Collection entries

* begin *

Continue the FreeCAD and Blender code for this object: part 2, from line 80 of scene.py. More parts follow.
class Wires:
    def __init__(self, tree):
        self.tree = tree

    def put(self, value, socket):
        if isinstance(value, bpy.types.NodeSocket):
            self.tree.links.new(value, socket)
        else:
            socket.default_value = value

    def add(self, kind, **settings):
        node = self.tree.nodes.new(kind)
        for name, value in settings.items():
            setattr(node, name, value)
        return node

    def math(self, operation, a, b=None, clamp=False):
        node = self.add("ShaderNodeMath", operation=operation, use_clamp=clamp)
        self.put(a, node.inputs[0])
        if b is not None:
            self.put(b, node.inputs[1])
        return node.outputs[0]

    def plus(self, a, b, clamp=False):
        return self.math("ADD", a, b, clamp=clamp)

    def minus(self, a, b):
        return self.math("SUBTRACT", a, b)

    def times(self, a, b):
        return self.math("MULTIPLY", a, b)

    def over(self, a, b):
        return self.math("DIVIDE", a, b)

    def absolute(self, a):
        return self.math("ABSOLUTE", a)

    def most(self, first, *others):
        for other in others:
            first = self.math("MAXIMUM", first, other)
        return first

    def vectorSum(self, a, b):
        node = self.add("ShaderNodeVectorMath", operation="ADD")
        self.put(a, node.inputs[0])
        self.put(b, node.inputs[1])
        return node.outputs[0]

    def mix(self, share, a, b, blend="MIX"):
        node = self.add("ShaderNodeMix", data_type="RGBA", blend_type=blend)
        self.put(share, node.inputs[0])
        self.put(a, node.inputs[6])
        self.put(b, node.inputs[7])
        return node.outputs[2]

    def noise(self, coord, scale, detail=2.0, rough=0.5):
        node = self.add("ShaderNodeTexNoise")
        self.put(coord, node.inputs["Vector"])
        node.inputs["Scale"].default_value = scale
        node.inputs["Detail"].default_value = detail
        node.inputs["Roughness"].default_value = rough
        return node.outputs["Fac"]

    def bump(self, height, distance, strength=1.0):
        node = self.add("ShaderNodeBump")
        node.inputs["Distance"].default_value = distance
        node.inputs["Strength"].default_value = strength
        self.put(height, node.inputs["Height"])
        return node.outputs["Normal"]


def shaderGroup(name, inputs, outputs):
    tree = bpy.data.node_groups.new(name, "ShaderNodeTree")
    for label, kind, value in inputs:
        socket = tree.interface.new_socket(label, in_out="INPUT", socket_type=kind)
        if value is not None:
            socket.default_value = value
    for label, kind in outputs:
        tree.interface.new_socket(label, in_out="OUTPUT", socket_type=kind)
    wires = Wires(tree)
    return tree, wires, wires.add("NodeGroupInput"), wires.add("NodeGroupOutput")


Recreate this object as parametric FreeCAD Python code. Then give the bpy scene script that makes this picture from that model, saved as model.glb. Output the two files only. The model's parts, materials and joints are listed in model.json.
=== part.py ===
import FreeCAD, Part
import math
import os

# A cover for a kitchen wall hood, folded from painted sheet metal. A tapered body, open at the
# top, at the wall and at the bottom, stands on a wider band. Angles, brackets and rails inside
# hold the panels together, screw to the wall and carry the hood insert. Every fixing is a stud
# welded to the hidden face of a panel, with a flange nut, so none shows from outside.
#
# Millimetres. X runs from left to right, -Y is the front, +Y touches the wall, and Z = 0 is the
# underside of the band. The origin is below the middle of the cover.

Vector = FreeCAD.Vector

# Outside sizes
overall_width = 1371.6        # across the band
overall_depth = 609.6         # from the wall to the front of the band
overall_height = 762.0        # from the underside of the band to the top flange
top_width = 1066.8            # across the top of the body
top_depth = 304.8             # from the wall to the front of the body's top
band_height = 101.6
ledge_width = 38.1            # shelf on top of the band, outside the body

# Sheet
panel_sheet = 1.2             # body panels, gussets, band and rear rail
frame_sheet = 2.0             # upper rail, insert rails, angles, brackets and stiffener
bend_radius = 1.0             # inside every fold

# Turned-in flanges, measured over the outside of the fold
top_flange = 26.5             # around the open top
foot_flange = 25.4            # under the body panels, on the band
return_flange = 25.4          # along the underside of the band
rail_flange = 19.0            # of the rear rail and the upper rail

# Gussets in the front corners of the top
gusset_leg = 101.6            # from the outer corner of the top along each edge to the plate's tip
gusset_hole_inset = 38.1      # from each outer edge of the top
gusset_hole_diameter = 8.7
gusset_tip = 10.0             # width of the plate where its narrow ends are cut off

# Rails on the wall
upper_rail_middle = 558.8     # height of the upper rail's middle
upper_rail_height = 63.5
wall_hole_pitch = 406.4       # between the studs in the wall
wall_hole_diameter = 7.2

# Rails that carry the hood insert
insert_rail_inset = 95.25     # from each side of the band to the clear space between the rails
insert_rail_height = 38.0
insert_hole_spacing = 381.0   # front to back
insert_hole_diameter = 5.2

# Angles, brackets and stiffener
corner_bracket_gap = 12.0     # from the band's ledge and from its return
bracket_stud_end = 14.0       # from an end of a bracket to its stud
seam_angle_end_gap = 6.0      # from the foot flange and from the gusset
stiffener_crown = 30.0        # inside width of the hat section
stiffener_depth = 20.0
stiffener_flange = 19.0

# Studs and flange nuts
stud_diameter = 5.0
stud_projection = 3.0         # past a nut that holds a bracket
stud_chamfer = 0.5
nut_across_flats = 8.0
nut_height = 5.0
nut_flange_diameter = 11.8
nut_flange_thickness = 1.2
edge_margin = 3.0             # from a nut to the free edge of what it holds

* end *
* begin *

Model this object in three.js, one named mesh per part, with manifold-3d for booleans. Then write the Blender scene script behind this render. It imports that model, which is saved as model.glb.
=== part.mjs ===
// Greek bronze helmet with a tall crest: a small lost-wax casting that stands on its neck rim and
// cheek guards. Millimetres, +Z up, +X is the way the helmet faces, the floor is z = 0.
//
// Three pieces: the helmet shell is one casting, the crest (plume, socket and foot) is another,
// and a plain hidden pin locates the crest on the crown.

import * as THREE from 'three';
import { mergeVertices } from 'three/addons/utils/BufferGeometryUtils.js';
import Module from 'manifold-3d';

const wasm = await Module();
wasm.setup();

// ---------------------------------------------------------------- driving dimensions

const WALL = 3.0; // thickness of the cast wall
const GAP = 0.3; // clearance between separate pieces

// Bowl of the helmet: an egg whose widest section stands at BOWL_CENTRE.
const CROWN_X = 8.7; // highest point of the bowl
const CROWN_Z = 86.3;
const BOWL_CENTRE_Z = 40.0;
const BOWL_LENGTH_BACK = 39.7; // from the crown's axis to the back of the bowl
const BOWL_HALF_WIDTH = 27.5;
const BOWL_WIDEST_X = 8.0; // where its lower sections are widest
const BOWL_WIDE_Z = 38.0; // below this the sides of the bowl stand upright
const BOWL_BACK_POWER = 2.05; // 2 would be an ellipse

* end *
* begin *

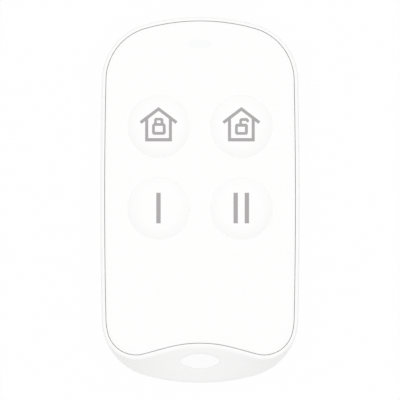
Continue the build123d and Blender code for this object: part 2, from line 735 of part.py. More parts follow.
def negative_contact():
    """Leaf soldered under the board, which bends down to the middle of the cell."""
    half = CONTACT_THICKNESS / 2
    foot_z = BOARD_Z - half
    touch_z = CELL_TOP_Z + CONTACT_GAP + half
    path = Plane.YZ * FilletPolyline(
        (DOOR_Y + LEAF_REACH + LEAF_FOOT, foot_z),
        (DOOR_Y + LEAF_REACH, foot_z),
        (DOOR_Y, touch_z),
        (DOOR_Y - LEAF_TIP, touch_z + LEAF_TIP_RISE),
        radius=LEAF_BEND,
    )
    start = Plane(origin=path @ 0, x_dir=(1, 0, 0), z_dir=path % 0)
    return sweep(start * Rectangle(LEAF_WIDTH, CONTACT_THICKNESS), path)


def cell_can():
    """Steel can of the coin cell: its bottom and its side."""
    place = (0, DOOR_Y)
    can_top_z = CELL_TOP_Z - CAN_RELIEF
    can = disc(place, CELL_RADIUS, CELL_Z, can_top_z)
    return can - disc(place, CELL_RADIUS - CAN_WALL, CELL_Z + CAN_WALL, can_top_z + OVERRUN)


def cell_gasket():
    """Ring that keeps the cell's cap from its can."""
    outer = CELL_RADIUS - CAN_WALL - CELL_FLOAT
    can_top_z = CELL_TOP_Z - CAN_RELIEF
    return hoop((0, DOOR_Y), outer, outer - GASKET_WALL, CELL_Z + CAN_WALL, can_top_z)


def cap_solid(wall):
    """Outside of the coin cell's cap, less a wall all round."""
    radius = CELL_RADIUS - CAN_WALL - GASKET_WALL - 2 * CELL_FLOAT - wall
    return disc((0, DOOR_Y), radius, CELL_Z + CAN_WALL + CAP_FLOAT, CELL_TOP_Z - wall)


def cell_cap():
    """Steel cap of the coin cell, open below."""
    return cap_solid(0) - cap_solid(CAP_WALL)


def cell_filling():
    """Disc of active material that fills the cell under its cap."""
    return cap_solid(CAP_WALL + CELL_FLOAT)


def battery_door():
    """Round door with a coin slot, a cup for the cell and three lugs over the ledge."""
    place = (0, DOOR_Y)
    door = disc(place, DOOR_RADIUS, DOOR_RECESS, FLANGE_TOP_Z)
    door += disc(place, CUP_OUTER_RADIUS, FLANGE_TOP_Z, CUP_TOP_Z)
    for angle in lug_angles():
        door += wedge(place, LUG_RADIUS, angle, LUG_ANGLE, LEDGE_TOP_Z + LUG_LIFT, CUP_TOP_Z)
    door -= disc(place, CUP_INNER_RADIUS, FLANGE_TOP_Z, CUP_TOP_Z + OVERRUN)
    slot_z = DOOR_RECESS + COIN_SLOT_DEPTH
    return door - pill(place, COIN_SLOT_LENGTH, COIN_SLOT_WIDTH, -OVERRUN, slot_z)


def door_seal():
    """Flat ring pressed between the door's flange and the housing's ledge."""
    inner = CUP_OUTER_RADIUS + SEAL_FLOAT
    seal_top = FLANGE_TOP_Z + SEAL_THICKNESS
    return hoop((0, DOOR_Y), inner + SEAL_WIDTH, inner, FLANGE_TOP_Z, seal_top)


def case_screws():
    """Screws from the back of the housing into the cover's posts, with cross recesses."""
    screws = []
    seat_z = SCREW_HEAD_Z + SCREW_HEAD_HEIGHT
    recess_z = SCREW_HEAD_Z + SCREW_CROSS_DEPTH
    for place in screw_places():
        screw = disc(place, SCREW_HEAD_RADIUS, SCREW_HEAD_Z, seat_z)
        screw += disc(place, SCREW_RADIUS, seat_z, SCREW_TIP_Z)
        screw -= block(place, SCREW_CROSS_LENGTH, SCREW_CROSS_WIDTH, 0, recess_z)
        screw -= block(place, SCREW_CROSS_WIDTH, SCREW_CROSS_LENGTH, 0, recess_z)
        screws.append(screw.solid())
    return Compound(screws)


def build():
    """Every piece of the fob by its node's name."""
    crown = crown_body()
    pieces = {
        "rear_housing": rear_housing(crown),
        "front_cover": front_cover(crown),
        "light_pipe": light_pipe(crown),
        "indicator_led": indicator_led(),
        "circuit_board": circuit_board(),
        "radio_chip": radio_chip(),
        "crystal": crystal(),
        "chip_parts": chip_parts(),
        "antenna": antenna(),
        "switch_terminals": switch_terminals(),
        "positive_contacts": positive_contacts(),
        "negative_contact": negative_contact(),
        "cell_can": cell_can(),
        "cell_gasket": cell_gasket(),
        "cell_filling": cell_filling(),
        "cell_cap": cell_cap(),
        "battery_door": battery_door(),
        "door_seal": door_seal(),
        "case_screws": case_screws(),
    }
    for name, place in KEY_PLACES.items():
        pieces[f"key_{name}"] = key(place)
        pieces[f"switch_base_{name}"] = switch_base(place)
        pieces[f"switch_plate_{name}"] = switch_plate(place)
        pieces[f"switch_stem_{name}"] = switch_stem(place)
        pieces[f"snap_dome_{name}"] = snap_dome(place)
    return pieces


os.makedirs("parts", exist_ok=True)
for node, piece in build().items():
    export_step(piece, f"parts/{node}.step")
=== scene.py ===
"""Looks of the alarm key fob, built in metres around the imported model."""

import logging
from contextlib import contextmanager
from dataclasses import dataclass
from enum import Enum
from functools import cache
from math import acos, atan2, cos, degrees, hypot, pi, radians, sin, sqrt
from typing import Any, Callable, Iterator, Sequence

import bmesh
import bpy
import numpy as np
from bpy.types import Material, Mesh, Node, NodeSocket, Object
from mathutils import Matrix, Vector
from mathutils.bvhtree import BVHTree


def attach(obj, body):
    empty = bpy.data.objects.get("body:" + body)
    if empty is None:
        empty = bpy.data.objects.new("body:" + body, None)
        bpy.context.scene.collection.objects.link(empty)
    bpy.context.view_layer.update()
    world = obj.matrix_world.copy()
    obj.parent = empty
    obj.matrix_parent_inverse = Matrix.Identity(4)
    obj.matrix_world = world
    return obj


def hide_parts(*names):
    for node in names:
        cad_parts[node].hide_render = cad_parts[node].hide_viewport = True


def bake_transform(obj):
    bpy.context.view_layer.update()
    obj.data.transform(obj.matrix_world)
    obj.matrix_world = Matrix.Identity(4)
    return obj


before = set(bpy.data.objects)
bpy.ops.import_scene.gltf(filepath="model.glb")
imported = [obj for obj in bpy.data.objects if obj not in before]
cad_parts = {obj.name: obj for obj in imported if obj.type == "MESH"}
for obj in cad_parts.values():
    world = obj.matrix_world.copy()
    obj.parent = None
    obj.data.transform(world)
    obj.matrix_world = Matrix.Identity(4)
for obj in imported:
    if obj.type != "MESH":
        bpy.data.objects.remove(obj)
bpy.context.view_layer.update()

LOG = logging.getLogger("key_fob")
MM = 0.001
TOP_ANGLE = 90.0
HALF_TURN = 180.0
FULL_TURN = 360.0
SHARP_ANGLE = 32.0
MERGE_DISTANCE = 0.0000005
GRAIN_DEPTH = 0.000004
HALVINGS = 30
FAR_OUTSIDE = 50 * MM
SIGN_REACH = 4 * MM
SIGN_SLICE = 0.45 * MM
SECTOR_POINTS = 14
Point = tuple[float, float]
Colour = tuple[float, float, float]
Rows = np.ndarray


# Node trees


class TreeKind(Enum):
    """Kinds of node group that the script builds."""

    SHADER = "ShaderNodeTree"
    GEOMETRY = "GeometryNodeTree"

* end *

= What is expected =
Beginning with the line containing "for name, place" and ending with the line containing "from typing import", extract those lines exactly from the listing above, and only those.

= Solution for this problem =
    for name, place in KEY_PLACES.items():
        pieces[f"key_{name}"] = key(place)
        pieces[f"switch_base_{name}"] = switch_base(place)
        pieces[f"switch_plate_{name}"] = switch_plate(place)
        pieces[f"switch_stem_{name}"] = switch_stem(place)
        pieces[f"snap_dome_{name}"] = snap_dome(place)
    return pieces


os.makedirs("parts", exist_ok=True)
for node, piece in build().items():
    export_step(piece, f"parts/{node}.step")
=== scene.py ===
"""Looks of the alarm key fob, built in metres around the imported model."""

import logging
from contextlib import contextmanager
from dataclasses import dataclass
from enum import Enum
from functools import cache
from math import acos, atan2, cos, degrees, hypot, pi, radians, sin, sqrt
from typing import Any, Callable, Iterator, Sequence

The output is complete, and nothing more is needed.